Sponsorship valuation is the process of calculating a commercial value to a sponsorship property – giving it a ‘worth’, largely based on media or touchpoint exposure for the sponsor. This may be performed by the rights-holder or their agent, to validate a price. Or it may be requested of an agency by a potential sponsor to support a negotiation.
It’s a common practice but either way, even though largely a waste of time as the methodologies involved are so flawed that the figures are virtually meaningless. Our article here works through the methodology – and the flaws.
‘Property valuation’ we use to refer to a projection of commercial value in the context of an acquisition or equity transaction.
Sponsorship evaluation is the process of determining the effectiveness of a sponsorship execution. Usually, it’s an ongoing process – as it’s all but impossible to do properly in retrospect.
There’s some room for confusion in the fact media measurement and sometimes valuation may contribute to the evaluation.
Its aim is to help the sponsor understand if the sponsorship is working and, depending on scope, should relate to bottom line metrics of sales, brand perception and employee engagement.
ROI or ROI analysis or ROMI (Retun on Marketing Objectives) or ROSI (Retun on Sponsorship Objectives) all point to analysis of business impact and suggest a broader scope than sponsorship evaluation.

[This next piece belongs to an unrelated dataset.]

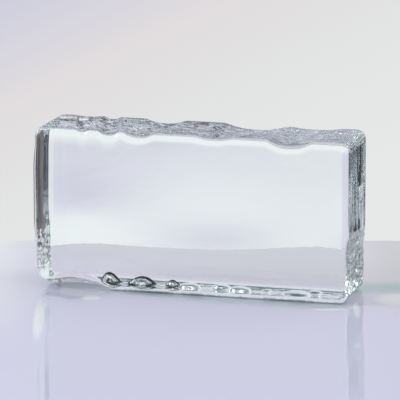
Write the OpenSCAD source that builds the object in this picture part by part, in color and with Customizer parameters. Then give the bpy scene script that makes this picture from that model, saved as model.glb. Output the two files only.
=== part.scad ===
// Solid cast glass block, standing on its long narrow side.
// Origin: middle of the underside. X along the length, Y through the thickness, Z up.
// The front face looks along -Y. The mould leaves soft edges; the poured top keeps
// shallow flow troughs, and air caught under the block leaves one scallop at the
// front edge of the underside and a row of pits near its back edge.

/* [Block] */
// Length of the block, end to end
block_length = 200; // [160:1:300]
// Thickness of the block, front face to back face
block_thickness = 50; // [40:1:80]
// Height of the block, underside to the crests of the top
block_height = 100; // [60:1:200]

/* [Edges] */
// Radius of the edges that run around the faces
edge_radius = 4.6; // [2:0.1:6]
// Corner radius of the front outline at the top left
top_left_corner = 7; // [6:0.5:16]
// Corner radius of the front outline at the bottom left
bottom_left_corner = 15; // [6:0.5:16]
// Corner radius of the front outline at the right end
right_corner = 6.5; // [6:0.5:16]

/* [Flow troughs in the top] */
// Distance from the left end to the first narrow trough, at the front face
trough_1_front = 49; // [40:1:56]
// Distance from the left end to the first narrow trough, at the back face
trough_1_back = 38; // [36:1:56]
// Depth of the first narrow trough at the front face
trough_1_depth = 2.3; // [1:0.1:4]
// Distance from the left end to the second narrow trough, at the front face
trough_2_front = 67; // [62:1:76]
// Distance from the left end to the second narrow trough, at the back face
trough_2_back = 73; // [62:1:80]
// Depth of the second narrow trough at the front face
trough_2_depth = 2.5; // [1:0.1:4]
// Width of the narrow troughs where they are deepest
narrow_width = 16; // [10:1:20]
// Distance from the right end to the first broad trough, at the front face
trough_3_front = 86; // [80:1:94]
// Distance from the right end to the first broad trough, at the back face
trough_3_back = 68; // [66:1:90]
// Depth of the first broad trough at the back face
trough_3_depth = 3.6; // [2:0.1:5]
// Distance from the right end to the second broad trough, at the front face
trough_4_front = 38; // [32:1:44]
// Distance from the right end to the second broad trough, at the back face
trough_4_back = 32; // [32:1:44]
// Depth of the second broad trough at the front face
trough_4_depth = 3.8; // [2:0.1:5]
// Width of the broad troughs where they are deepest
broad_width = 36; // [24:1:40]

/* [Underside] */
// Distance from the left end to the middle of the scallop in the front edge
scallop_from_left = 27; // [25:1:60]
// Width of the scallop at the front face
scallop_width = 46; // [20:1:50]
// Height of the scallop at the front face
scallop_height = 5.6; // [2:0.1:8]
// How far the scallop reaches in under the block
scallop_reach = 16; // [10:1:20]
// Distance from the left end to the middle of the first pit
pit_from_left = 44; // [30:1:60]
// Distance from the middle of one pit to the middle of the next
pit_pitch = 20; // [17.5:0.5:24]
// Distance from the back face to the middle of the pits
pit_from_back = 14; // [14:0.5:18]
// Width of the first pit
pit_1_width = 14; // [12:0.5:16]
// Depth of the first pit
pit_1_depth = 6; // [1:0.2:6]
// Width of the second pit
pit_2_width = 18; // [10:0.5:18]
// Depth of the second pit
pit_2_depth = 4.8; // [1:0.2:5]
// Width of the third pit
pit_3_width = 10; // [8:0.5:16]
// Depth of the third pit
pit_3_depth = 3.6; // [1:0.2:4]

/* [Hidden] */
left_end = -block_length / 2;
right_end = block_length / 2;
front_face = -block_thickness / 2;
back_face = block_thickness / 2;
// How much shallower a trough is at its shallow end.
shallow_share_1 = 0.57;
shallow_share_2 = 0.96;
shallow_share_3 = 0.33;
shallow_share_4 = 0.37;
// Cutters reach this far past the surface that they start from.
overcut = 8;
glass_colour = [0.84, 0.92, 0.91, 0.55];

// Radius of the circle whose arc is `width` across and `rise` high.
function arc_radius(width, rise) = (width * width / 4 + rise * rise) / (2 * rise);

// Everything outside a rounded corner of radius r, the corner being at the origin
// and the material in the first quadrant.
module corner_waste(r) {
    difference() {
        translate([-overcut, -overcut]) square(overcut + r);
        translate([r, r]) circle(r, $fn = 64);
    }
}

// Rectangle from the origin to [w, h] with its own radius at each corner, counted
// anticlockwise from the origin's: true arcs and straight sides.
module rounded_outline(w, h, radii) {
    difference() {
        square([w, h]);
        corner_waste(radii[0]);
        translate([w, 0]) mirror([1, 0]) corner_waste(radii[1]);
        translate([w, h]) rotate(180) corner_waste(radii[2]);
        translate([0, h]) mirror([0, 1]) corner_waste(radii[3]);
    }
}

// The block as the mould gives it: its front, top and end outlines, each extruded
// through the others.
module moulded_body() {
    e = edge_radius;
    intersection() {
        translate([left_end, back_face, 0])
            rotate([90, 0, 0])
                linear_extrude(block_thickness)
                    rounded_outline(block_length, block_height,
                        [bottom_left_corner, right_corner, right_corner, top_left_corner]);
        translate([left_end, front_face, 0])
            linear_extrude(block_height)
                rounded_outline(block_length, block_thickness, [e, e, e, e]);
        translate([left_end, front_face, 0])
            rotate([90, 0, 90])
                linear_extrude(block_length)
                    rounded_outline(block_thickness, block_height, [e, e, e, e]);
    }
}

// Round bar through two points, running on past both: its slanted ends have to
// stay clear of the block.
module bar(from, to, radius) {
    run = to - from;
    reach = norm(run);
    past = overcut + radius / 2;
    translate(from)
        rotate([0, acos(run[2] / reach), atan2(run[1], run[0])])
            translate([0, 0, -past])
                cylinder(h = reach + 2 * past, r = radius, $fn = 128);
}

// Bar that leaves a trough in the top: its place along X and its depth at the
// front face and at the back face, and its width where it is deepest.
module trough_bar(front_x, back_x, front_depth, back_depth, width) {
    r = arc_radius(width, max(front_depth, back_depth));
    bar([front_x, front_face, block_height + r - front_depth],
        [back_x, back_face, block_height + r - back_depth], r);
}

module flow_troughs() {
    trough_bar(left_end + trough_1_front, left_end + trough_1_back,
        trough_1_depth, trough_1_depth * shallow_share_1, narrow_width);
    trough_bar(left_end + trough_2_front, left_end + trough_2_back,
        trough_2_depth, trough_2_depth * shallow_share_2, narrow_width);
    trough_bar(right_end - trough_3_front, right_end - trough_3_back,
        trough_3_depth * shallow_share_3, trough_3_depth, broad_width);
    trough_bar(right_end - trough_4_front, right_end - trough_4_back,
        trough_4_depth, trough_4_depth * shallow_share_4, broad_width);
}

// Bar that leaves the scallop: full height at the front face, nothing at its reach.
module scallop_bar() {
    x = left_end + scallop_from_left;
    r = arc_radius(scallop_width, scallop_height);
    bar([x, front_face, scallop_height - r], [x, front_face + scallop_reach, -r], r);
}

// Ball that leaves a pit in the underside.
module pit_ball(x, width, depth) {
    r = arc_radius(width, depth);
    translate([x, back_face - pit_from_back, depth - r]) sphere(r, $fn = 96);
}

module pits() {
    first = left_end + pit_from_left;
    pit_ball(first, pit_1_width, pit_1_depth);
    pit_ball(first + pit_pitch, pit_2_width, pit_2_depth);
    pit_ball(first + 2 * pit_pitch, pit_3_width, pit_3_depth);
}

// The scallop is cut first, because its bar runs on under the pits.
module glass_block() {
    color(glass_colour)
        difference() {
            difference() {
                moulded_body();
                scallop_bar();
            }
            flow_troughs();
            pits();
        }
}

glass_block();
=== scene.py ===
"""Solid cast glass block: fine relief, clear glass, a pale glossy table and soft light.

Lengths are in metres, in the part's own frame: X along the block, Y through it from
the front face to the back face, Z up, with the origin in the middle of the underside.
"""
from __future__ import annotations

import logging
from collections.abc import Sequence
from dataclasses import dataclass
from enum import Enum
from math import cos, pi, radians, sin

import bpy
import numpy as np
from mathutils import Matrix, Vector


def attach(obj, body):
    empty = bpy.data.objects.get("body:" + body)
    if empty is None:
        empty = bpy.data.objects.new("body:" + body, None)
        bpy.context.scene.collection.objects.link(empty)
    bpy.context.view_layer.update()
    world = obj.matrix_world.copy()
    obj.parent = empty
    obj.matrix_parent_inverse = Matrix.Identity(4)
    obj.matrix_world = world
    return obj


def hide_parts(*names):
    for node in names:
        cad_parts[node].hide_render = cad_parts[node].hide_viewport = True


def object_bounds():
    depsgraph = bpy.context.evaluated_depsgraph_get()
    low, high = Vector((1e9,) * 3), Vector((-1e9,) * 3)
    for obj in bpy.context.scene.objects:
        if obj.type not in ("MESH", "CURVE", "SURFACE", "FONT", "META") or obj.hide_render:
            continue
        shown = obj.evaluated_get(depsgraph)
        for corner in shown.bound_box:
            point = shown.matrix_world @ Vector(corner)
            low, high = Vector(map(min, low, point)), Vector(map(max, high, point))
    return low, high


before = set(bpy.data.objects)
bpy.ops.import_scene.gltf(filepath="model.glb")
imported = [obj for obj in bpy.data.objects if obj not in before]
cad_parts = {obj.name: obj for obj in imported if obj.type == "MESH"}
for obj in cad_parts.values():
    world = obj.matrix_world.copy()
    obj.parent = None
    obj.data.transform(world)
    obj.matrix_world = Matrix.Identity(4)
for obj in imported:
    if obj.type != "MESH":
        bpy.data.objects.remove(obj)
CAD_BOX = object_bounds()

LOG = logging.getLogger("glass_block")
MM = 0.001
TINY = 1e-12
WHITE = (1.0, 1.0, 1.0)
ALONG_X, ALONG_Y, ALONG_Z = (Vector(row) for row in np.eye(3))
Number = int | float
Colour = tuple[float, float, float]
Stops = Sequence[tuple[float, Colour]]


# ---------------------------------------------------------------- shader expressions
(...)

Finally, we use sponsorship or opportunity assessment to refer to the analysis of a potential sponsorship on behalf of a sponsor. An assessment will consider many dimensions, of which media and audience data may be part – alongside the assessment of customer or member relationships – to determine its likely utility. It could in theory integrate a ‘sponsorship valuation’, although unlikely in practice.
Google search sponsorship evaluation and see for yourself how confusing.

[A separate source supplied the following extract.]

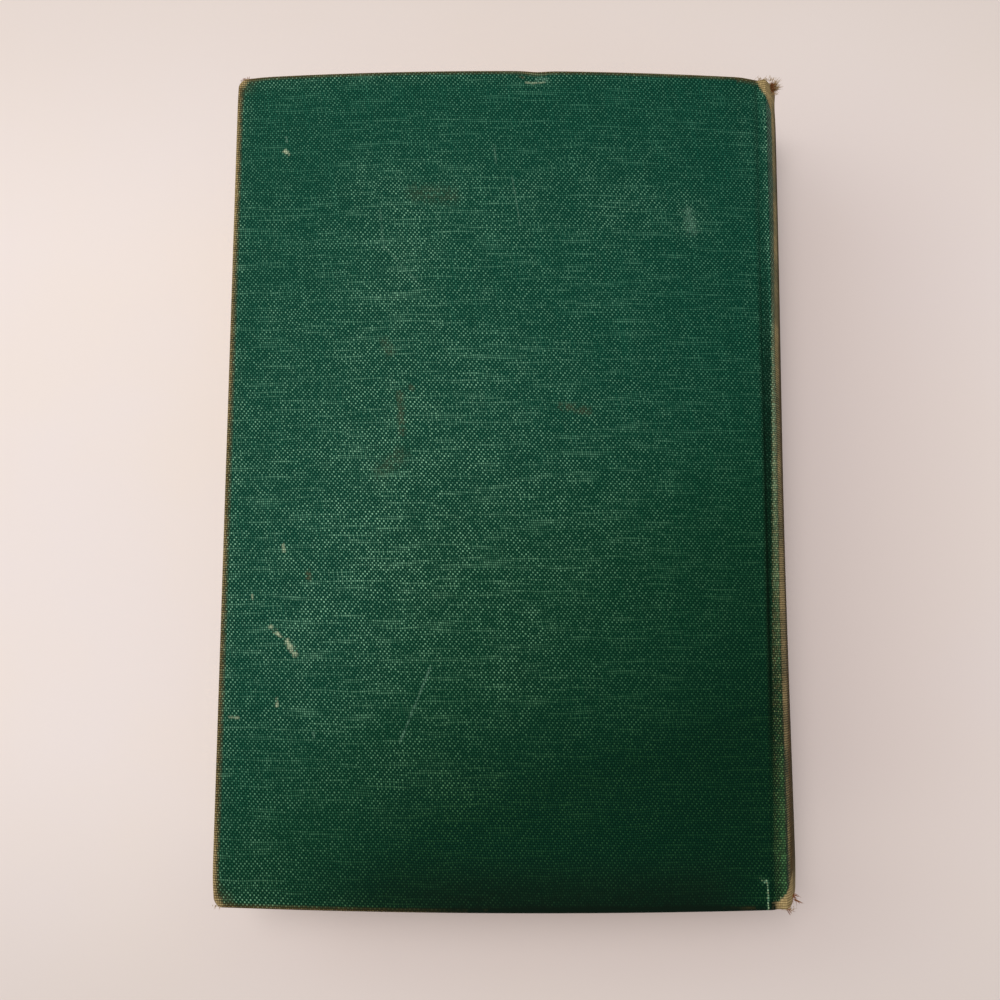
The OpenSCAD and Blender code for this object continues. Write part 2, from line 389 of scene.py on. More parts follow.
class Shader:
    """A material's node tree, built by expressions."""

    def __init__(self, name: str) -> None:
        """Makes a material with an empty tree."""
        self.material = bpy.data.materials.new(name)
        self.material.use_nodes = True
        self.tree = self.material.node_tree
        self.tree.nodes.clear()

    def add(self, kind: str, settings: dict | None = None, inputs: dict | None = None) -> bpy.types.Node:
        """Adds any node.

        Args:
            kind: the node's type.
            settings: its own settings, which are set first.
            inputs: values or links of its sockets, by identifier, name or number.

        Returns:
            The node.
        """
        node = self.tree.nodes.new(kind)
        for key, value in (settings or {}).items():
            setattr(node, key, value)
        for key, value in (inputs or {}).items():
            named = [s for s in node.inputs if s.identifier == key]
            socket = named[0] if named else node.inputs[key]
            if isinstance(value, Value):
                self.tree.links.new(value.socket, socket)
            elif isinstance(value, bpy.types.NodeSocket):
                self.tree.links.new(value, socket)
            elif socket.type == "RGBA":
                socket.default_value = (*value, 1.0)
            else:
                socket.default_value = value
        return node

    def value(self, node: bpy.types.Node, output: int | str = 0) -> Value:
        """One output of a node as a value."""
        return Value(self, node.outputs[output])

    def apart(self, vector: bpy.types.NodeSocket) -> tuple[Value, Value, Value]:
        """The three parts of a vector in metres, as millimetres."""
        node = self.add("ShaderNodeSeparateXYZ", None, {0: vector})
        return tuple(self.value(node, i) * (1 / MM) for i in range(3))

    def point(self) -> bpy.types.NodeSocket:
        """The object's own coordinates, in metres."""
        return self.add("ShaderNodeTexCoord").outputs["Object"]

    def flat(self) -> tuple[Value, Value]:
        """The two coordinates of the flat map, in millimetres."""
        return self.apart(self.add("ShaderNodeUVMap", {"uv_map": "flat"}).outputs["UV"])[:2]

    def given(self, name: str) -> Value:
        """A value that the mesh holds at its points."""
        return self.value(self.add("ShaderNodeAttribute", {"attribute_name": name}), "Fac")

    def vector(self, x: Value | float, y: Value | float, z: Value | float = 0.0) -> bpy.types.NodeSocket:
        """A vector of three values."""
        return self.add("ShaderNodeCombineXYZ", None, {0: x, 1: y, 2: z}).outputs[0]

    def noise(self, vector: bpy.types.NodeSocket, scale: float, detail: float = 2.0,
              rough: float = 0.5) -> Value:
        """Soft noise from 0 to 1, with scale features to a unit of the vector."""
        return self.value(self.add("ShaderNodeTexNoise", None, {
            "Vector": vector, "Scale": scale, "Detail": detail, "Roughness": rough}))

    def dice(self, vector: bpy.types.NodeSocket) -> Value:
        """Even random value of each whole-number place."""
        return self.value(self.add("ShaderNodeTexWhiteNoise", {"noise_dimensions": "2D"}, {"Vector": vector}))

    def mix(self, first: "Colour | bpy.types.NodeSocket", second: "Colour | bpy.types.NodeSocket",
            share: Value | float, blend: str = "MIX") -> bpy.types.NodeSocket:
        """Colour between two colours.

        Args:
            first: colour at share 0.
            second: colour at share 1.
            share: how much of the second.
            blend: how the second colour is laid over the first.

        Returns:
            The mixed colour's socket.
        """
        node = self.add("ShaderNodeMix", {"data_type": "RGBA", "blend_type": blend}, {
            "Factor_Float": share, "A_Color": first, "B_Color": second})
        return next(s for s in node.outputs if s.identifier == "Result_Color")

    def body(self, colour: bpy.types.NodeSocket, rough: Value | float, relief: Value, deep: float,
             **fixed: "float | Colour") -> bpy.types.NodeSocket:
        """Adds the Principled shader, with a bump.

        Args:
            colour: base colour.
            rough: roughness.
            relief: height from 0 to 1 for the bump.
            deep: depth in millimetres that the relief stands for.
            fixed: constants of the shader, with _ for a space in the socket's name.

        Returns:
            The shader's socket.
        """
        inputs = {"Base Color": colour, "Roughness": rough}
        inputs.update({key.replace("_", " "): value for key, value in fixed.items()})
        inputs["Normal"] = self.add("ShaderNodeBump", None, {
            "Strength": 1.0, "Distance": deep * MM, "Height": relief}).outputs[0]
        return self.add("ShaderNodeBsdfPrincipled", None, inputs).outputs[0]

    def finish(self, body: bpy.types.NodeSocket) -> bpy.types.Material:
        """Closes the tree with a shader's socket and gives the material."""
        self.add("ShaderNodeOutputMaterial", None, {"Surface": body})
        return self.material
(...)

Here’s our map of how it all fits together.
Google’s top 100
Anyways, using these definitions, let’s look at Google’s top 100. First of all, we strip out everything related to child, student or refugee sponsorship – and we’re down to 86! Then we take out misc – the Harvard Business Review’s overview of sponsorship, various sponsorship proposals or corporate guidelines and we’re down to 77.

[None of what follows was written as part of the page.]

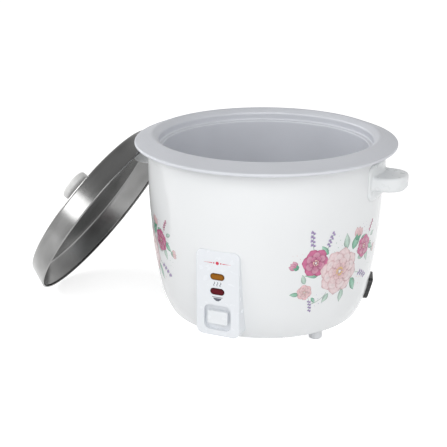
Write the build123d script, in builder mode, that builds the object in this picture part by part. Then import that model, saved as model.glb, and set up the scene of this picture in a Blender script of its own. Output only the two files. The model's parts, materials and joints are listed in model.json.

Academic research accounts for 30% of the top 100. Sadly, only 12 of them were published in the last decade, so no immediate learnings here. The most recent, from the Journal of Brand Management, actually had little do with evaluation but reported positive findings about the potential impact of sponsorship on employee engagement – so an unexpected bonus. Of the rest, University of Maine’s Norm O’Reilly was the most prolific, with two articles and two Amazon listings for his book on Sponsorship Evaluation in the top 60!
The most interesting is actually a round table discussion hosted by Jonathan Jensen of the University of North Carolina. Brands, agencies and rights-holders are round the table and despite being four years old, it’s an informative read.
There are 10 articles on sponsorship evaluation by agencies, with a further three case studies and a couple of PRs.
There’s own article of course on the principles of sponsorship evaluation. Canadian agency Elevent has a good article – and separately also for Valuation. They use the same terminology as us, consistently and as you’d expect from Elevent, intelligent pieces.
Brandfinance has two posts : offering different approaches to modelling ROI and evaluation. The language isn’t consistent but the take outs are solid, although cashflow modelling needs to be viewed with some caution when it’s largely based on reported brand metrics. Normally case studies are self-serving and only maintain a fiction of perfection – but the submission by Iris Worldwide for the Best use of research and evaluation in a sponsorship campaign, conducted for Barclays, is revealing and reflects the real issues brands face in evaluation.
A number of links connect to ROI and valuation services – the familiar names of Nielsen, Kantar, Hookit, Lumency alongside new ‘AI’ entrants – Shikenso Hive, FanAI and YouScan. Of these, Nielsen outlines its approach very clearly here but Kantar adopts the clearest position, with service strands delivering Valuation and ROI, clearly separating the two. The latter four all focus on online logo and product recognition so approach evaluation largely through media. rEvolution also offers evaluation services, and its approach is informative and worth a read.
Eight articles deal specifically with valuation.
Sponsorship Collective’s article walks rights-holders through the process of placing a commercial value on their own property and sponsorship packages – as does Tandem Partnerships. But as sponsorship valuation is essentially based on a simple methodology of touchpoint audits, there isn’t really much discussion to be expected here.
Eight articles deal with assessment and a further three with event measurement.
These tend to be at the 101 level, although Qlutch offers template plans for a range of marketing activity including a simple plan for DIY opportunity assessment. Paine Publishing’s post has plenty of good stuff – but flows freely between assessment and evaluation so feels a little like one of those stream of consciousness novels – you never really know which way’s down. Eventbrite and the Institute of PR both have pieces to measure the success of an event. Kim Skildum-Reid’s powersponsorship.com looks very usefully in her customary punchy style at how potential sponsors evaluate a sponsorship proposal.
Well, Google’s search algorithm needs a crash course in sponsorship evaluation for sure! As to terminology, there’s no need for everyone to use the same terminology but… it has its advantages.